Compute the horizontal and vertical components:
[tex]F_{1,x}=(150\,\mathrm{lb})\cos40^\circ\approx114.91\,\mathrm{lb}[/tex]
[tex]F_{1,y}=(150\,\mathrm{lb})\sin40^\circ\approx96.42\,\mathrm{lb}[/tex]
[tex]F_{2,x}=(100\,\mathrm{lb})\cos170^\circ\approx-98.49\,\mathrm{lb}[/tex]
[tex]F_{2,y}=(100\,\mathrm{lb})\sin170^\circ\approx17.37\,\mathrm{lb}[/tex]
The resultant force [tex]\vec F=\vec F_1+\vec F_2[/tex] has components equal to the sum of the corresponding components of [tex]\vec F_1,\vec F_2[/tex]:
[tex]F_x=F_{1,x}+F_{2,x}\approx16.43\,\mathrm{lb}[/tex]
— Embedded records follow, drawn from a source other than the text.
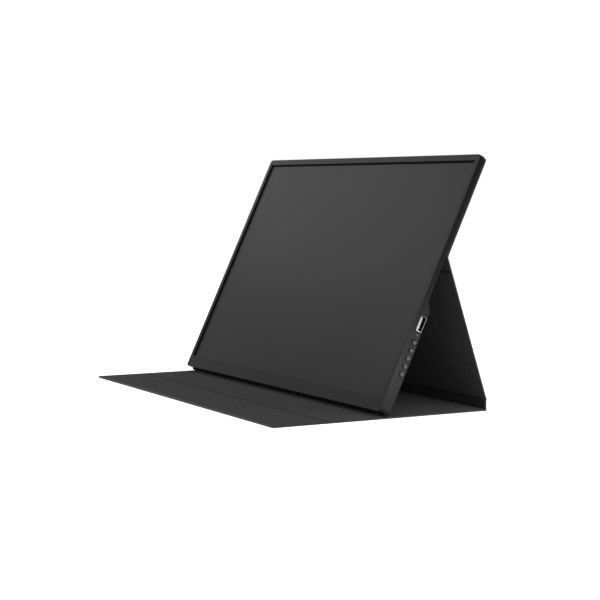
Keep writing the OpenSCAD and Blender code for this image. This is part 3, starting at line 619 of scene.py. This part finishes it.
def round_folds(bm, section, angle):
    """Rounds a crease's corners, but not its ends, where the panels go on."""
    middle = len(section) // 2
    ends = [section[0], section[-1], section[middle - 1], section[middle]]
    at_end = {v for v in bm.verts if any((v.co.yz - p.yz).length < ABOUT for p in ends)}
    folds = [e for e in bm.edges if abs(e.verts[0].co.x - e.verts[1].co.x) > 1 and
             not set(e.verts) & at_end]
    outer = [e for e in folds if e.calc_face_angle_signed() > 0]
    round_edges(bm, outer, FOLD_R if angle else GROOVE_R, 6)
    inner = [e for e in folds if e.is_valid and e not in outer]
    if inner:
        round_edges(bm, inner, INNER_R, 3)


def crease(name, node, place, angle, reach, thick):
    """A strip of skin and lining between the panels on bodies a and b, which stands for a node."""
    half_w = extent(node, place)[1].x + EDGE_R
    section = crease_section(angle, reach, thick)
    bm = bmesh.new()
    face = bm.faces.new([bm.verts.new(p - Vector((half_w, 0, 0))) for p in section])
    extrude(bm, face, (2 * half_w, 0, 0))
    bmesh.ops.recalc_face_normals(bm, faces=bm.faces)
    round_folds(bm, section, angle)
    rim = half_w - RIM_W
    for x in (-rim, rim):
        cut_by_plane(bm, (x, 0, 0), (1, 0, 0))
    map_surface(bm)
    # Faces on the lining's side take the second finish, the darker weave: painted shade in the crease's groove and
    # fold
    for face in bm.faces:
        centre = face.calc_center_median()
        turned = angle * min(1, max(0, centre.y / reach[1] / 2 + 0.5))
        inwards = Matrix.Rotation(turned, 3, "X") @ Vector((0, 0, 1))
        face.material_index = int(face.normal.dot(inwards) > FACES_INWARDS and abs(centre.x) < rim)
    strip = piece(name, bm, place, [skin_leather, weave_painted_shade], None, [node])
    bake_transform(strip)

# %% The four creases
panel_t = 2 * extent("floor_skin", on_floor)[1].z
upper_t = 2 * extent("upper_skin", on_upper)[1].z
flap_start = -extent("flap_skin", on_floor)[1].y
panel_start = extent("floor_skin", on_floor)[0].y
upper_start = extent("upper_skin", on_upper)[0].y
print("panels start", round(panel_start, 2), "mm from a crease's middle")
crease("crease_flap", "flap_crease", on_floor, 0, (flap_start, panel_start),
       (panel_t, panel_t))
crease("crease_spine", "spine_crease", tilted(pins["spine_fold"], 0),
       math.pi / 2, (panel_start, panel_start), (panel_t, panel_t))
crease("crease_prop", "prop_crease", tilted(pins["prop_recline"], math.pi / 2),
       prop_rise - math.pi / 2, (panel_start, panel_start), (panel_t, panel_t))
crease("crease_fold", "fold_crease", tilted(pins["screen_tilt"], prop_rise),
       lean - prop_rise, (panel_start, upper_start), (panel_t, upper_t))

# %% [markdown]
# ## Bezel and rear housing
# Both are moulded shells with hooks, posts and port holes that the model already has. What the model
# leaves out is the small radius that every moulded edge has, and it is what catches the light. So a
# copy of each is cleaned up and only its outer edges are rounded.

# %% Find the outer edges
bezel_t = -extent("lcd_cell", on_monitor)[1].z
half_width, top_y, _ = extent("rear_housing", on_monitor)[1]
HOLD_GAP = 0.3          # gap between the housing's thin back and the cover that is held to it
thin_t = -extent("upper_skin", on_monitor)[1].z - HOLD_GAP
CORNER_R = 3.0          # corner radius of the monitor's front outline
SHOULDER_TOP = 84.4     # height up the slope at which the shoulder's curve ends
ON_LINE = 0.01          # how far an edge's ends may be off its line
print("bezel", round(bezel_t, 2), "mm, thin part", round(thin_t, 2), "mm thick")


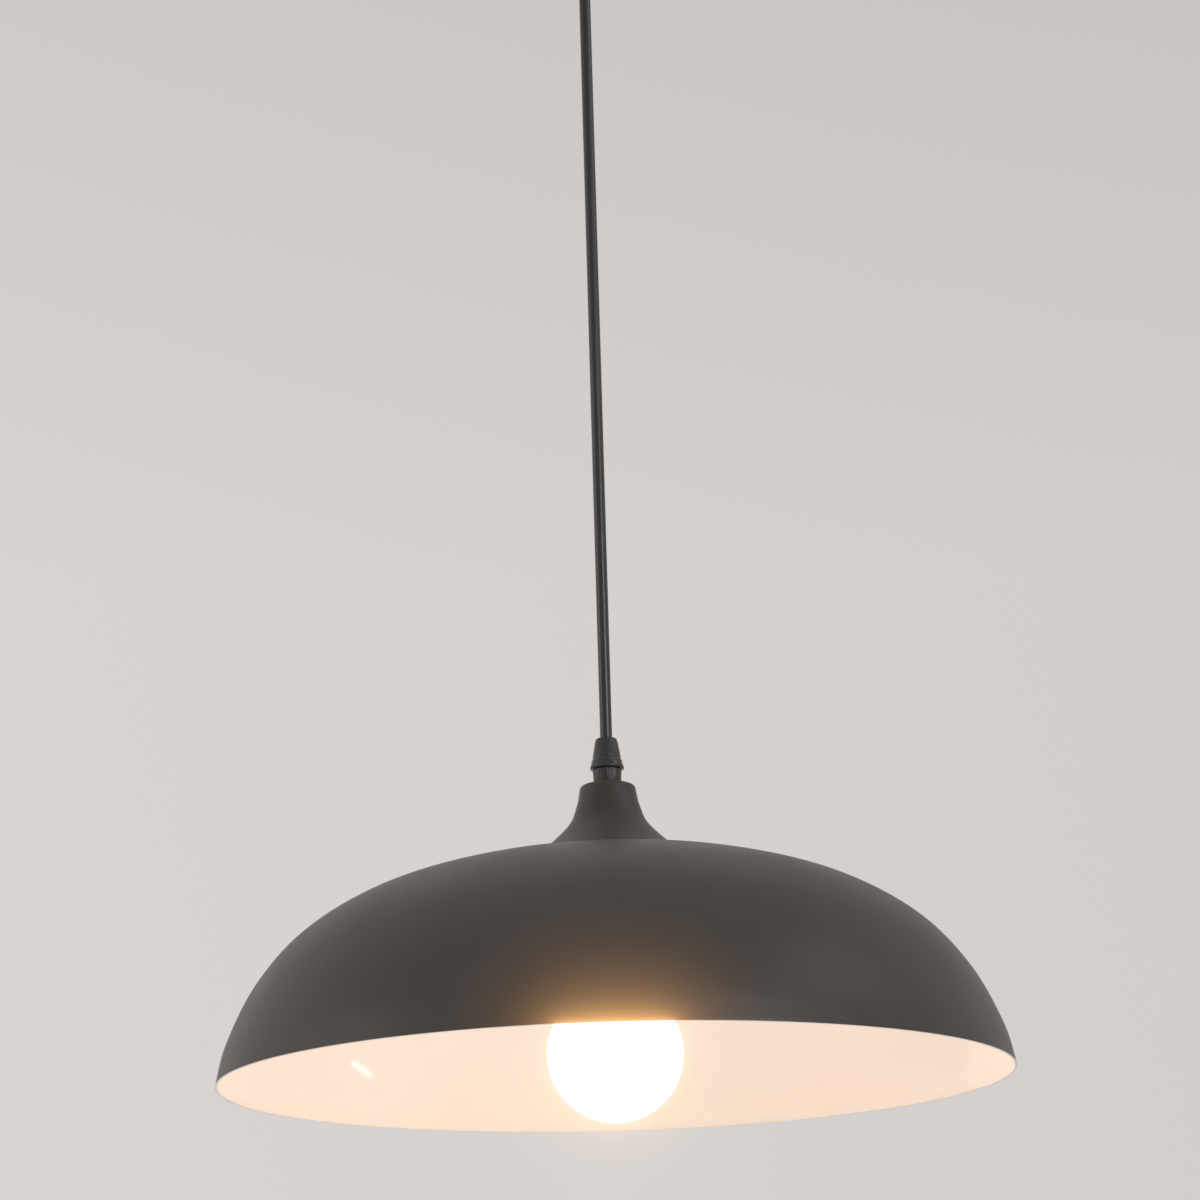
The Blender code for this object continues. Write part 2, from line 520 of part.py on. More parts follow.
def add_bulb(contact_pivot, bulb_pivot):
    """A60 bulb with an E27 cap: contact, insulator, cap, body, opal globe and its boards."""
    at_rim = (0, 0, RIM)
    add(turned("bulb_contact", [(0, 90.9), (4.6, 90.9), (4.6, 91.4), (3.2, BULB_TIP), (0, BULB_TIP)], 16),
        "bulb_contact", NICKEL, contact_pivot, at_rim)
    add(turned("bulb_insulator", [(0, 88.1), (11.4, 88.1), (11.0, 88.9), (5.6, 90.6), (0, 90.6)], 20),
        "bulb_insulator", BLACK_BAKELITE, bulb_pivot, at_rim)
    add(turned("bulb_cap", [
        (12.4, BULB_CAP_EDGE), (13.2, BULB_CAP_EDGE), (13.2, 84.5), (12.2, 87.2), (11.2, 87.8), (10.4, 87.8),
        (10.4, 87.0), (11.4, 86.5), (12.4, 84.2)]), "bulb_cap", NICKEL, bulb_pivot, at_rim)
    join = math.radians(GLOBE_OPENS_AT)
    join_radius = GLOBE_RADIUS * math.cos(join)
    join_height = GLOBE_CENTRE + GLOBE_RADIUS * math.sin(join)
    body = [Vector(point) for point in (
        (join_radius, join_height + GAP), (23.2, 33.0), (19.6, 39.5), (16.6, 47.0), (14.8, 55.0),
        (14.2, 61.0), (14.1, BULB_CAP_EDGE - GAP))]
    lining = offset(body, 1.5)
    lining[0].y = body[0].y
    lining[-1].y = body[-1].y
    add(turned("bulb_body", body + lining[::-1]), "bulb_body", WHITE_PLASTIC, bulb_pivot, at_rim)
    centre = (0, GLOBE_CENTRE)
    skin = arc(centre, GLOBE_RADIUS, -90, GLOBE_OPENS_AT, 10)
    lining = arc(centre, GLOBE_RADIUS - GLOBE_WALL, GLOBE_OPENS_AT, -90, 10)
    skin[0] = (0, GLOBE_CENTRE - GLOBE_RADIUS)
    lining[-1] = (0, GLOBE_CENTRE - GLOBE_RADIUS + GLOBE_WALL)
    add(turned("bulb_globe", skin + lining), "bulb_globe", OPAL, bulb_pivot, at_rim)
    add(ring("led_board", 3.0, 20.0, 1.6), "led_board", BOARD, bulb_pivot, (0, 0, RIM + 32.2))
    add(prism("driver_board", box_outline(9.0, 37.0, 61.0), 1.6, upright=True), "driver_board", BOARD,
        bulb_pivot, at_rim)


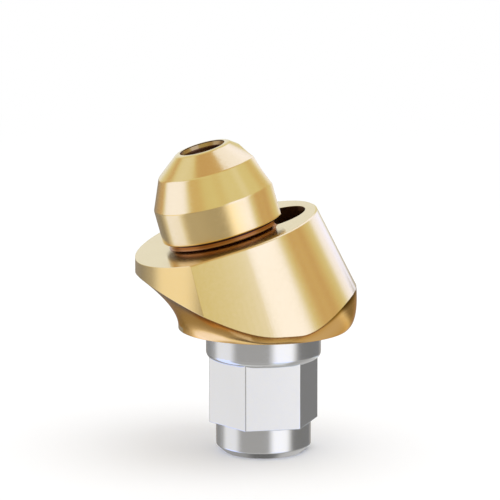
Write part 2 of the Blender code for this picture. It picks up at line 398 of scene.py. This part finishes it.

[tex]F_y=F_{1,y}+F_{2,y}\approx113.78\,\mathrm{lb}[/tex]
The resultant force then has magnitude
[tex]\|\vec F\|=\sqrt{{F_x}^2+{F_y}^2}\approx\boxed{114.96\,\mathrm{lb}}[/tex]
and direction [tex]\theta[/tex], where
[tex]\tan\theta=\dfrac{F_y}{F_x}\implies\boxed{\theta\approx81.79^\circ}[/tex]